Vano intento, digo. Porque no coló. Una asociación de padres y profesores de Dover se hartó de tanta tontería y tanto usar a los niños con fines político-religiosos y anticonstitucionales, y demandó a la escuela. El resultado, llamado por abreviar The Panda Dover Trial, es una de las cosas más divertidas que han pasado en los últimos años, y no lo digo por decir. En un juicio sin jurado, con un juez muy alerta y cargado de un sentido del humor la mar de sarcástico, con abogados de la acusación despiertísimos y excelentemente documentados, y con testigos de la talla (es un decir) de Michael Behe, las transcripciones del juicio son mejores que muchos guiones de Hollywood. Pilladas en el estrado, bromas y chascarrillos entre juez y testigos y abogados, contradicciones espectacularmente puestas de manifiesto, hubo absolutamente de todo.
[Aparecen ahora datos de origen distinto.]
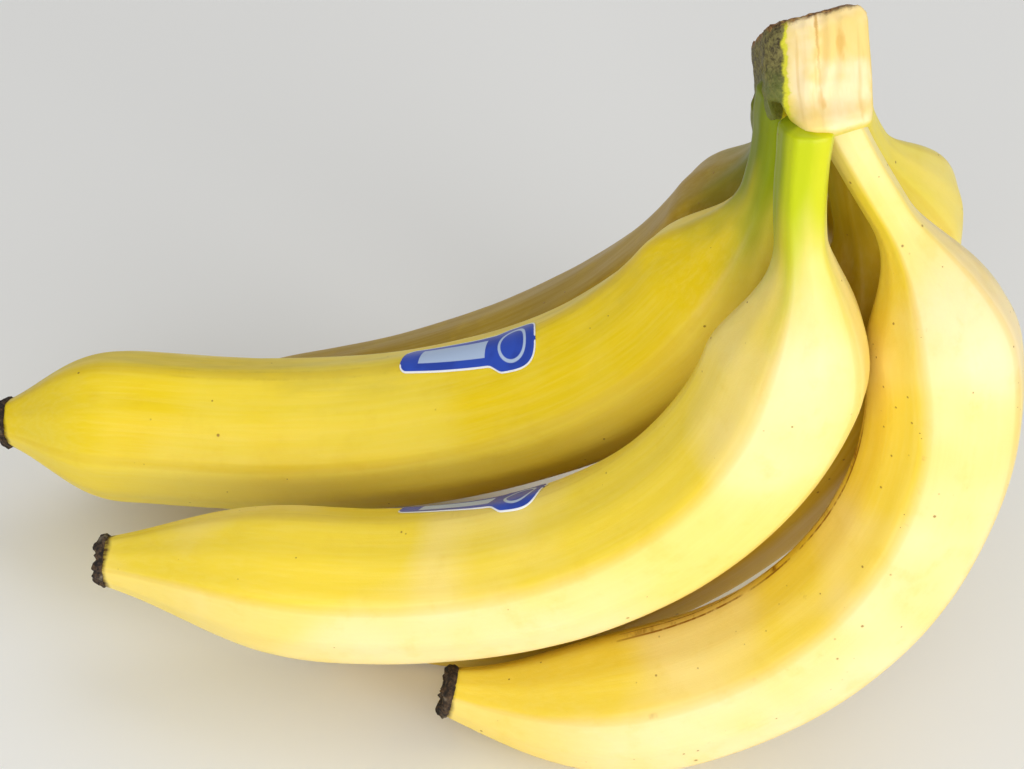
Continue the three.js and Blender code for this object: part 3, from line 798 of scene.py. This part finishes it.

Pena que nadie tenga el tiempo para traducir algunos puntos escogidos de las transcripciones, aunque en las primeras páginas de este hilo (en inglés) se comentan muchas de las mejores jugadas.
La vista ha terminado, y el fallo será seguramente el mes que viene. Vista la calidad de los testimonios de expertos creacionistas, perdón, diseñadores inteligentes, no pinta bien, pero nunca se sabe. Ya os lo diremos.
Y como esta entrada se ha alargado mucho, me dejo el éxito y la Buena Nueva de la llegada del Flying Spaghetti Monster para otra. Hale.